I end here, after looking for some answers on the same error. @jlixfeld are saying the issue was solved by modifying xr xml configuration? with the following config?

!
xml agent tty
 throttle memory 600
 iteration off
 streaming on size 48
!
jlixfeld commented 4 years ago

@jbotello7381 I specifically recall, but I don't believe so, no. There was never any real attempt made to resolve the issue for the default VRF. My interest was only in having NAPALM return results for one specific VRF, and I had to hack NAPALM in order to achieve that.

When coupled with this patch for NAPALM 2.3.3...

BlackBox:napalm jlixfeld$ git diff
diff --git a/napalm/iosxr/iosxr.py b/napalm/iosxr/iosxr.py
index 491bf0ce..5d39858f 100644
--- a/napalm/iosxr/iosxr.py
+++ b/napalm/iosxr/iosxr.py
@@ -345,7 +344,7 @@ class IOSXRDriver(NetworkDriver):
         because bulk-getting all instance-data to do the same could get ridiculously heavy
         Assuming we're always interested in the DefaultVRF
         """
-
+        """
         active_vrfs = ["global"]

         rpc_command = '<Get><Operational><BGP><ConfigInstanceTable><ConfigInstance><Naming>\
@@ -357,7 +356,9 @@ class IOSXRDriver(NetworkDriver):
         for node in result_tree.xpath('.//ConfigVRF'):
             active_vrfs.append(napalm.base.helpers.find_txt(node, 'Naming/VRFName'))

+        """
         result = {}
+        active_vrfs = ["Inetv4"]

         for vrf in active_vrfs:
             rpc_command = generate_vrf_query(vrf)
@@ -912,6 +913,7 @@ class IOSXRDriver(NetworkDriver):

         bgp_neighbors_detail = {}

+        '''
         active_vrfs = ['default']

         active_vrfs_rpc_request = '<Get><Operational><BGP><ConfigInstanceTable><ConfigInstance>\
@@ -926,6 +928,8 @@ class IOSXRDriver(NetworkDriver):
             active_vrfs.append(napalm.base.helpers.find_txt(active_vrf_tree, 'Naming/VRFName'))

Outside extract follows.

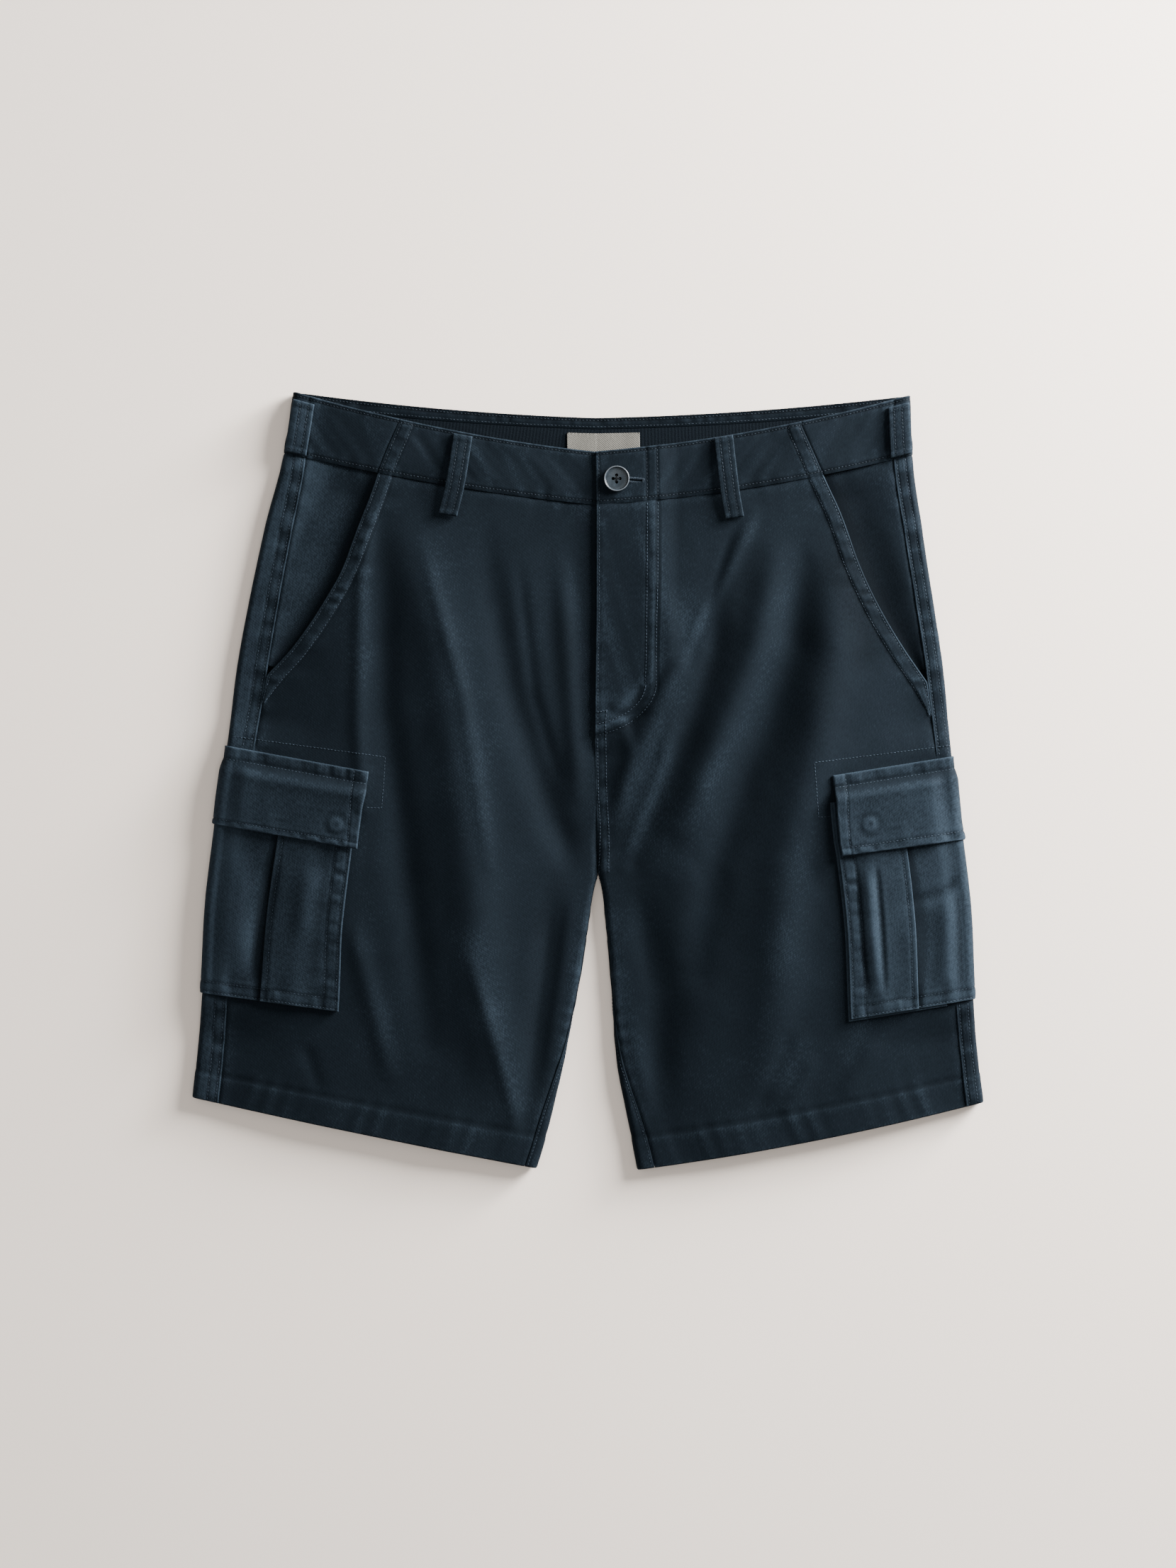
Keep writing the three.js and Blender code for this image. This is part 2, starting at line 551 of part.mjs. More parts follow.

         unique_active_vrfs = sorted(set(active_vrfs))
+        '''
+        unique_active_vrfs = ['Inetv4']

         bgp_neighbors_vrf_all_rpc = '<Get><Operational><BGP><InstanceTable><Instance><Naming>\
         <InstanceName>default</InstanceName></Naming>'
@@ -1081,7 +1085,7 @@ class IOSXRDriver(NetworkDriver):
                     'advertised_prefix_count': advertised_prefix_count,
                     'flap_count': flap_count
                 })
-        bgp_neighbors_detail['global'] = bgp_neighbors_detail.pop('default')
+        #bgp_neighbors_detail['global'] = bgp_neighbors_detail.pop('default')
         return bgp_neighbors_detail

     def get_arp_table(self):
BlackBox:napalm jlixfeld$

... this XR config was sufficient:

!
xml agent tty
 iteration off
!

However, YMMV as this will not patch cleanly on > NAPALM 2.3.3.